--- start LISTED RECORDS ---

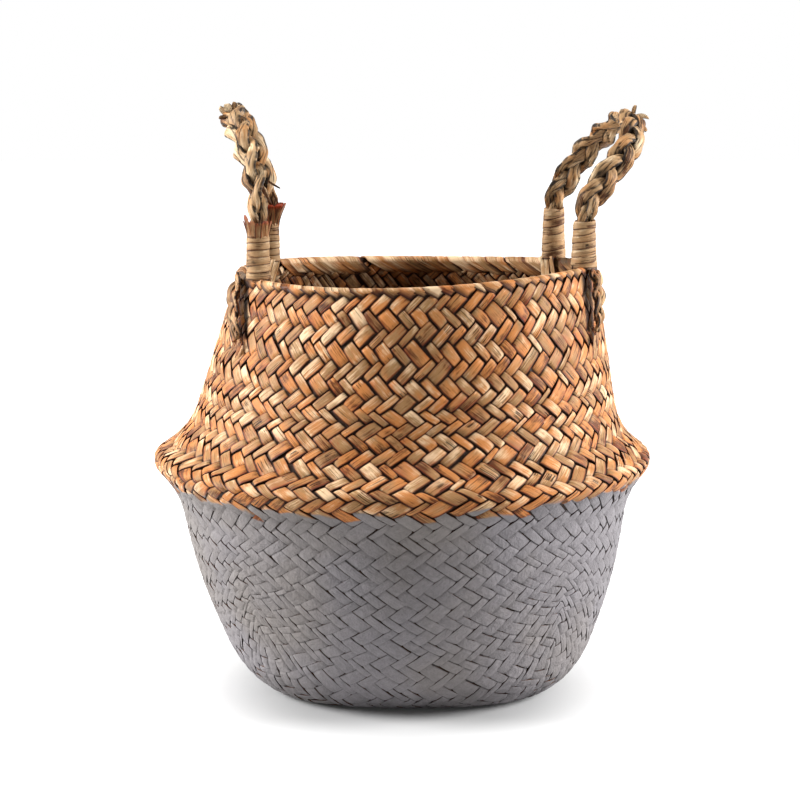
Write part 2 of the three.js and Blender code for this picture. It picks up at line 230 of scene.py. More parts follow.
def on_mat(x, y, quarter):
    """Where a place of the flat mat, counted in strips, ends up on the basket: its azimuth and arc."""
    forward = np.choose(quarter, [x, y, -x, -y])
    sideways = np.choose(quarter, [y, -x, -y, x])
    rising = unevenly(MAT_HALF * quarter + MAT_HALF - forward, RISING_LANES)
    falling = unevenly(MAT_HALF * quarter + sideways, FALLING_LANES)
    level = falling - rising
    around = (falling + rising) / 2
    forward = MAT_HALF * quarter + MAT_HALF - rising
    sideways = falling - MAT_HALF * quarter
    flat_azimuth = np.degrees(np.arctan2(sideways, forward)) + 90 * quarter - 45
    flat_arc = np.hypot(forward, sideways) * MAT_PITCH
    side = np.floor(around / MAT_HALF)
    along_side = 2 * (around - MAT_HALF * side) - MAT_HALF
    square_azimuth = 90 * side + np.degrees(np.arctan2(along_side, MAT_HALF))
    even_azimuth = 360 / STRIPS_ROUND * around - 45
    rounding = 0.35 * soft_step(0, ROUNDING_LEVELS, level) + 0.65 * np.clip(level / ROUNDING_LEVELS, 0, 1)
    corner = (np.hypot(MAT_HALF, along_side) - MAT_HALF) / (MAT_HALF * (math.sqrt(2) - 1))
    wall_arc = np.interp(level, LEVELS, LEVEL_ARC)
    wall_arc = wall_arc + corner * (math.sqrt(2) - 1) * LEVEL_ARC[0] * (1 - rounding)
    wall_azimuth = square_azimuth + (even_azimuth - square_azimuth) * rounding
    on_floor = level < 0
    return np.where(on_floor, flat_azimuth, wall_azimuth), np.where(on_floor, flat_arc, wall_arc)


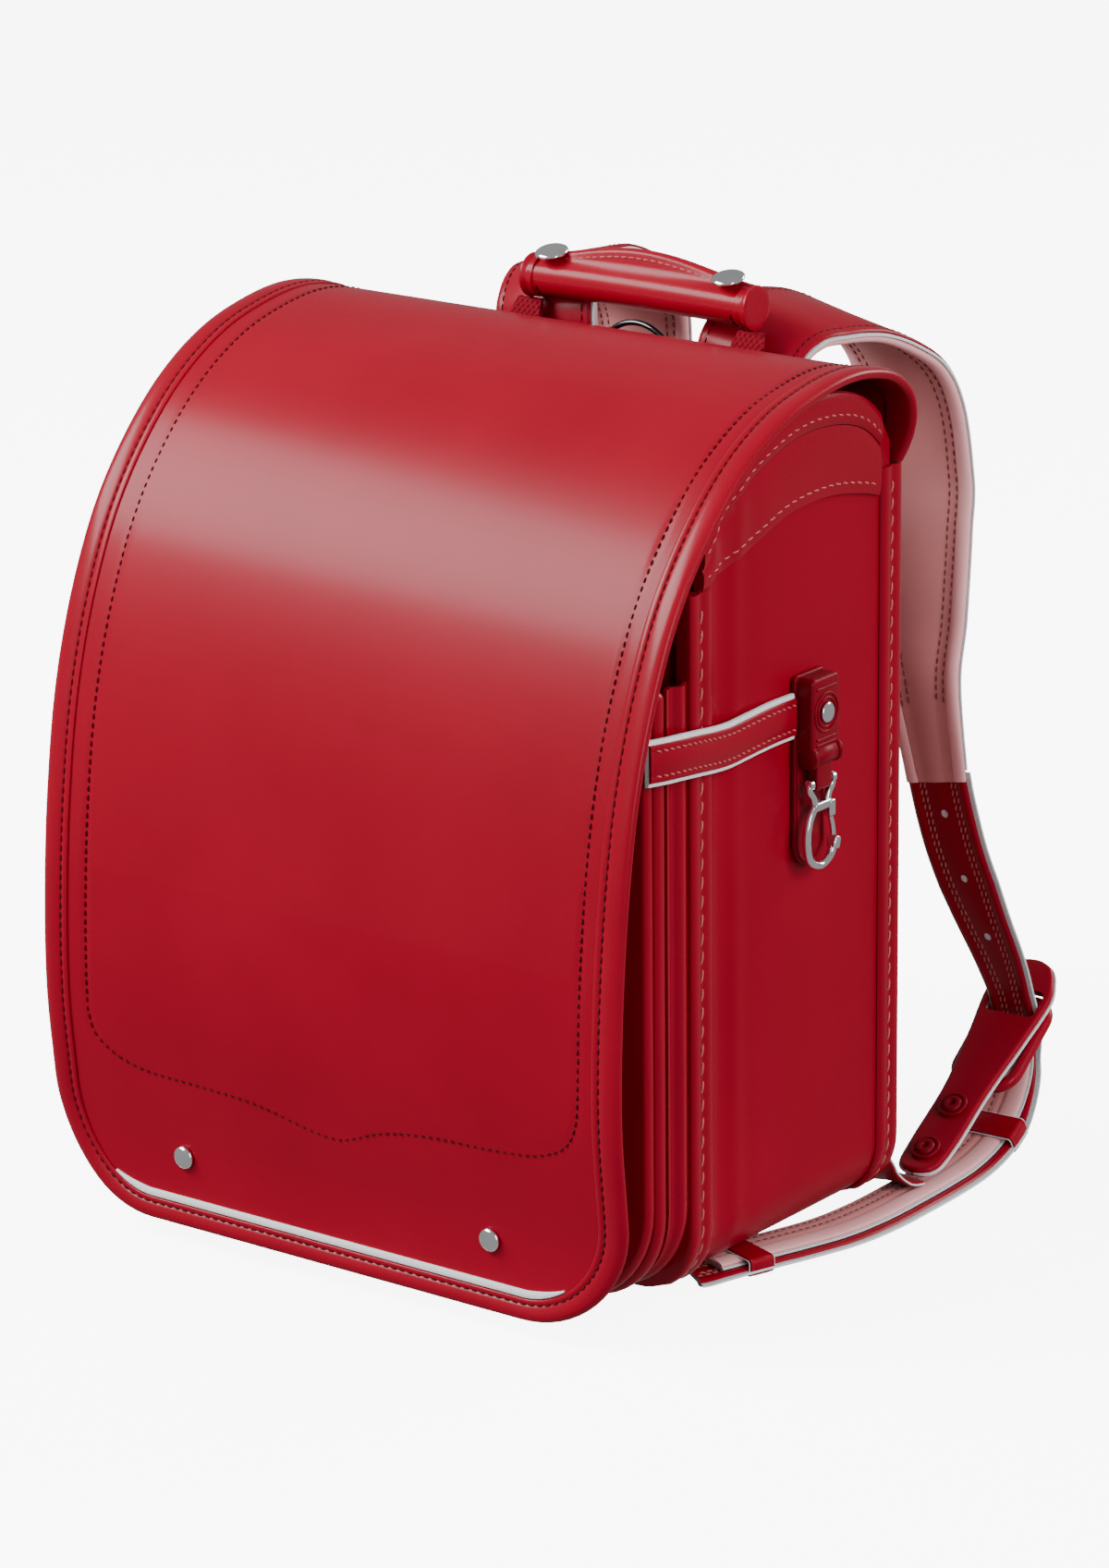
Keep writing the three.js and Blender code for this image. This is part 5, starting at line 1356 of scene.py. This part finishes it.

--- end LISTED RECORDS ---

WHAT YOU WILL DO. Return what is listed above, exactly and completely.

RESULT BELOW.
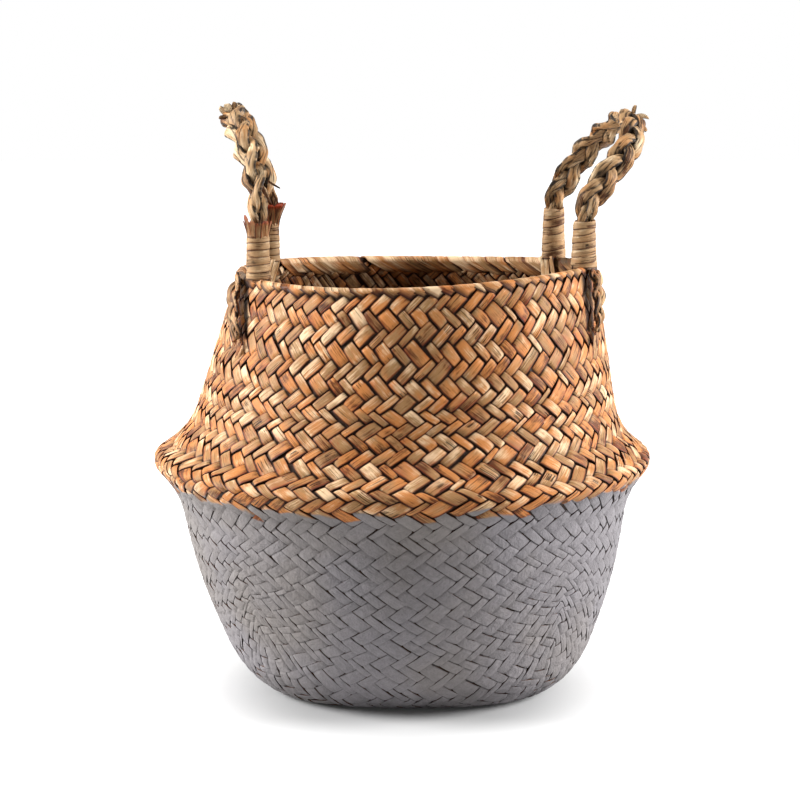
Write part 2 of the three.js and Blender code for this picture. It picks up at line 230 of scene.py. More parts follow.
def on_mat(x, y, quarter):
    """Where a place of the flat mat, counted in strips, ends up on the basket: its azimuth and arc."""
    forward = np.choose(quarter, [x, y, -x, -y])
    sideways = np.choose(quarter, [y, -x, -y, x])
    rising = unevenly(MAT_HALF * quarter + MAT_HALF - forward, RISING_LANES)
    falling = unevenly(MAT_HALF * quarter + sideways, FALLING_LANES)
    level = falling - rising
    around = (falling + rising) / 2
    forward = MAT_HALF * quarter + MAT_HALF - rising
    sideways = falling - MAT_HALF * quarter
    flat_azimuth = np.degrees(np.arctan2(sideways, forward)) + 90 * quarter - 45
    flat_arc = np.hypot(forward, sideways) * MAT_PITCH
    side = np.floor(around / MAT_HALF)
    along_side = 2 * (around - MAT_HALF * side) - MAT_HALF
    square_azimuth = 90 * side + np.degrees(np.arctan2(along_side, MAT_HALF))
    even_azimuth = 360 / STRIPS_ROUND * around - 45
    rounding = 0.35 * soft_step(0, ROUNDING_LEVELS, level) + 0.65 * np.clip(level / ROUNDING_LEVELS, 0, 1)
    corner = (np.hypot(MAT_HALF, along_side) - MAT_HALF) / (MAT_HALF * (math.sqrt(2) - 1))
    wall_arc = np.interp(level, LEVELS, LEVEL_ARC)
    wall_arc = wall_arc + corner * (math.sqrt(2) - 1) * LEVEL_ARC[0] * (1 - rounding)
    wall_azimuth = square_azimuth + (even_azimuth - square_azimuth) * rounding
    on_floor = level < 0
    return np.where(on_floor, flat_azimuth, wall_azimuth), np.where(on_floor, flat_arc, wall_arc)


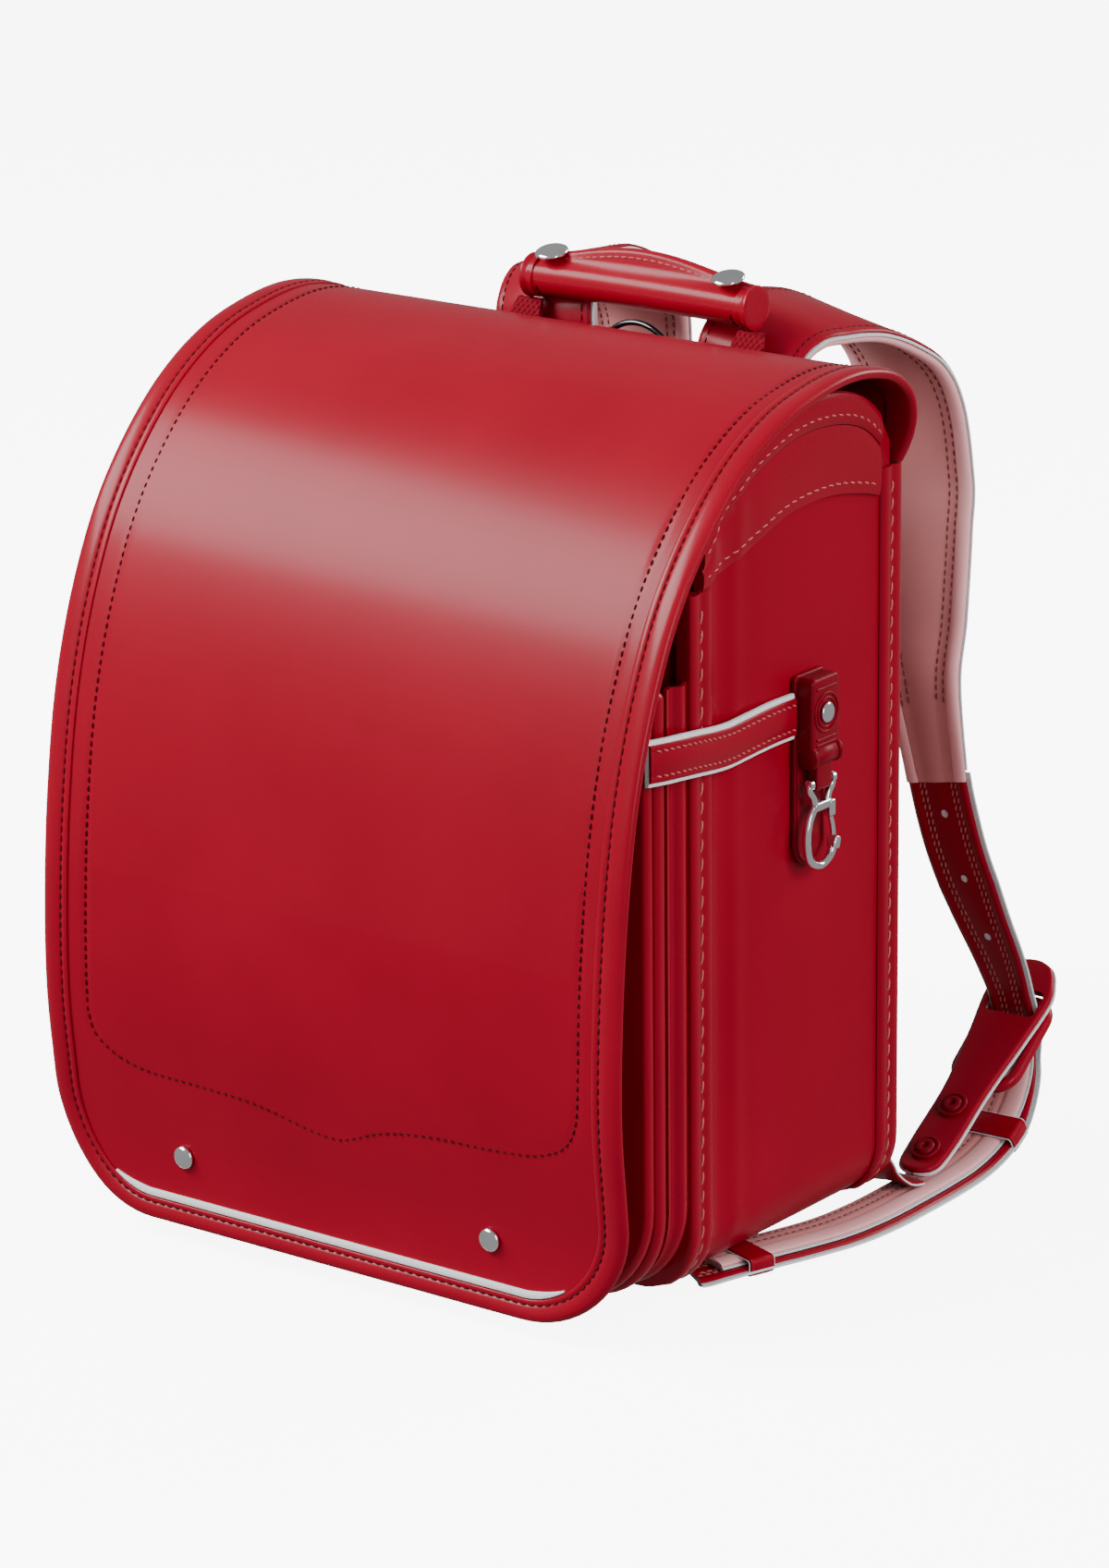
Keep writing the three.js and Blender code for this image. This is part 5, starting at line 1356 of scene.py. This part finishes it.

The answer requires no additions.